1905 год был и остается загадкой для историков. Озадачил он и современников, которые были обескуражены калейдоскопической сменой политических декораций. Прежний спектакль был завершен. Начался новый, но никто не знал, о чем он и как называется. Во всеподданнейшем докладе от 9 октября председатель Комитета министров С. Ю. Витте писал о понятии «свобода», которое стало краеугольным камнем всего общественного движения. Под свои рассуждения Витте подвел особую правовую теорию. По его мысли, гражданская свобода лежит в основании любого государственного уклада.

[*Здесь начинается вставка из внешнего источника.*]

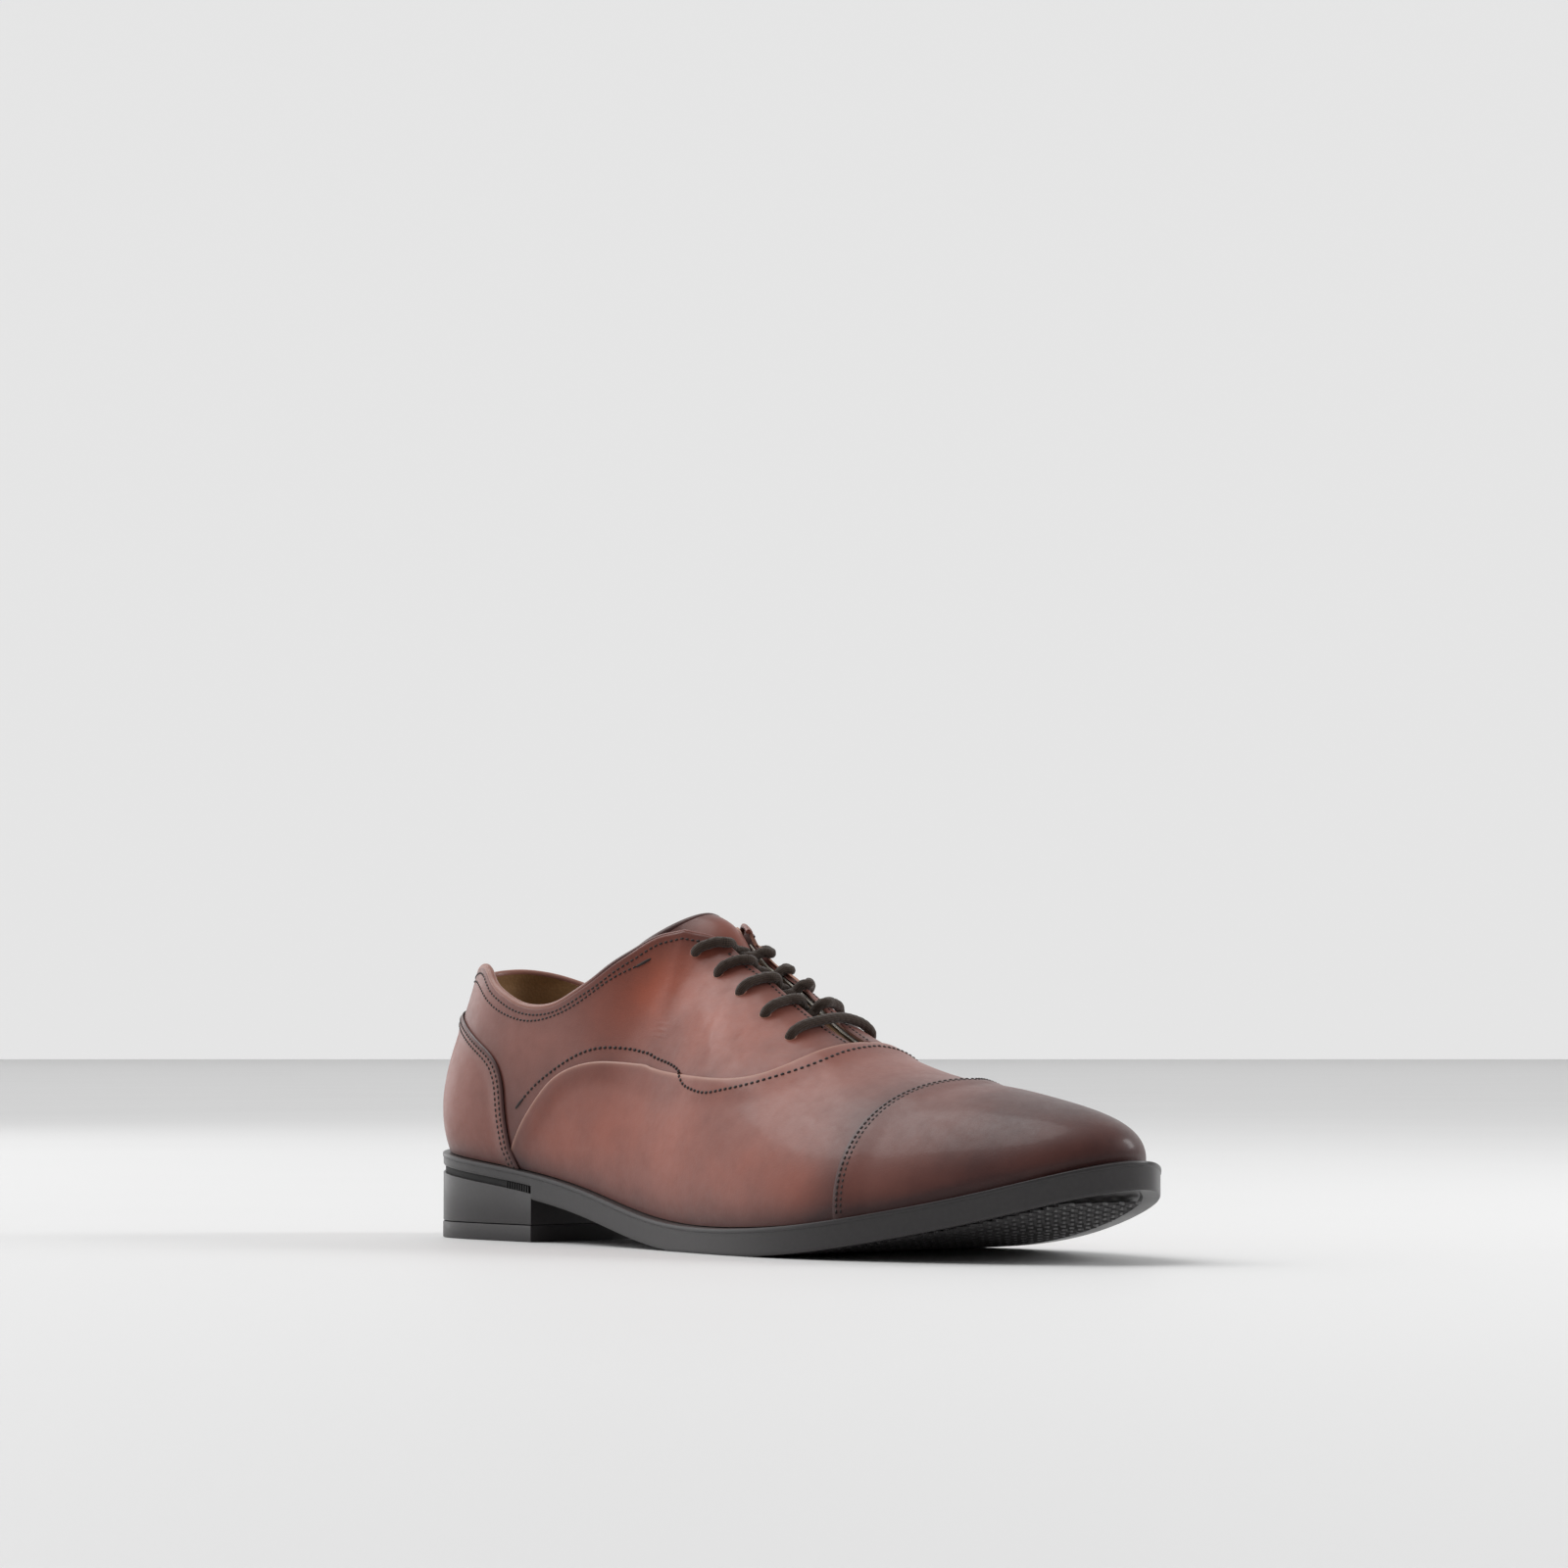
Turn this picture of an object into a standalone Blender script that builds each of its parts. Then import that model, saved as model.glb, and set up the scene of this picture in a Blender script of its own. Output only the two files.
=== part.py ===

Государство потому и необходимо, что оно ограничивает сильного и защищает слабого. Мир без государственной власти – это великое множество тираний, это дикий лес, где есть свобода быть съеденным сильнейшим. Учреждая государство, человек защищает подлинную свободу. Однако, как это часто случается, форма отрывается от содержания. Она становится самоцелью, подчиняя себе все вокруг. О свободе почти забывают. Но все же она периодически напоминает о себе:

Если форма, ставшая внешним фактом, своей реальной силой не дает ей гореть во все блеске, она теплится, как раскаленный уголь в груде золы. Повеет ветром – уголь вспыхнет ярким пламенем. Пойдет дождь – он снова будет мерцать едва заметно до новой вспышки.

Витте подводил своего августейшего читателя к мысли о неминуемости радикального политического разворота. Он обусловлен всем ходом русской истории, коренится в глубоком прошлом Новгорода, Пскова, запорожского казачества, низовой вольницы Поволжья, церковном расколе, выступлениях против политики Петра Великого, в движении декабристов…

Игнорируя общественные чаяния, власть способствует их радикализации. Витте называл это «идейной революцией».

Общественная мысль поднялась над землей и безудержно рвется в облака. Еще и года не прошло, когда требование всеобщего избирательного права принадлежало одним наиболее крайним элементам. Теперь нет союза или газеты, которые бы его не выставляли.